- [TASK PROMPT]: Where a line below holds the string "from", copy that line.

^^^^^^^^^^^^^^^^

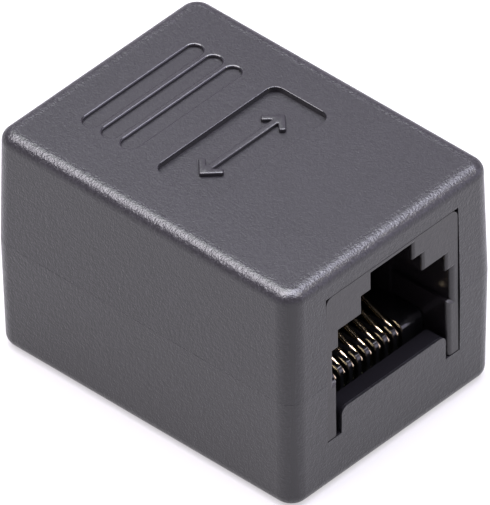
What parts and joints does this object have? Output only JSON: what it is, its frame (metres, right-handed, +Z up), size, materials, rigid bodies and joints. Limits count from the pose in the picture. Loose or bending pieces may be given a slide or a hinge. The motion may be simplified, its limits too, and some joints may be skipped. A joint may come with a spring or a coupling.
{
  "type": "rj45 inline coupler",
  "caption": "Small two-part plastic box with a modular jack in each end, joining two network cables in line.",
  "frame": {"origin": "bottom centre of the closed shell", "axes": "X across the width, Y along the length from the front port (-Y) to the rear port (+Y), Z up; the latch slots are at the top of each port and the contacts at the bottom"},
  "size_m": [0.0234, 0.0314, 0.0212],
  "materials": {
    "shell_plastic": "fine satin grain",
    "jack_plastic": "fine satin",
    "carrier_plastic": "smooth black",
    "contact_gold": "gold plated",
    "board_laminate": "solder mask",
    "solder": "bright tin"
  },
  "bodies": {
    "root": {"upper_shell": "shell_plastic", "lower_shell": "shell_plastic", "jack_housing_front": "jack_plastic", "jack_housing_rear": "jack_plastic", "contact_carrier_front": "carrier_plastic", "contact_carrier_rear": "carrier_plastic", "circuit_board": "board_laminate", "solder_joints_front": "solder", "solder_joints_rear": "solder", "contact_front_1": "contact_gold", "contact_front_2": "contact_gold", "contact_front_3": "contact_gold", "contact_front_4": "contact_gold", "contact_front_5": "contact_gold", "contact_front_6": "contact_gold", "contact_front_7": "contact_gold", "contact_front_8": "contact_gold", "contact_rear_1": "contact_gold", "contact_rear_2": "contact_gold", "contact_rear_3": "contact_gold", "contact_rear_4": "contact_gold", "contact_rear_5": "contact_gold", "contact_rear_6": "contact_gold", "contact_rear_7": "contact_gold", "contact_rear_8": "contact_gold"}
  },
  "joints": []
}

^^^^^^^^^^^^^^^^

- [EXERCISE RESULT]:
What parts and joints does this object have? Output only JSON: what it is, its frame (metres, right-handed, +Z up), size, materials, rigid bodies and joints. Limits count from the pose in the picture. Loose or bending pieces may be given a slide or a hinge. The motion may be simplified, its limits too, and some joints may be skipped. A joint may come with a spring or a coupling.
  "frame": {"origin": "bottom centre of the closed shell", "axes": "X across the width, Y along the length from the front port (-Y) to the rear port (+Y), Z up; the latch slots are at the top of each port and the contacts at the bottom"},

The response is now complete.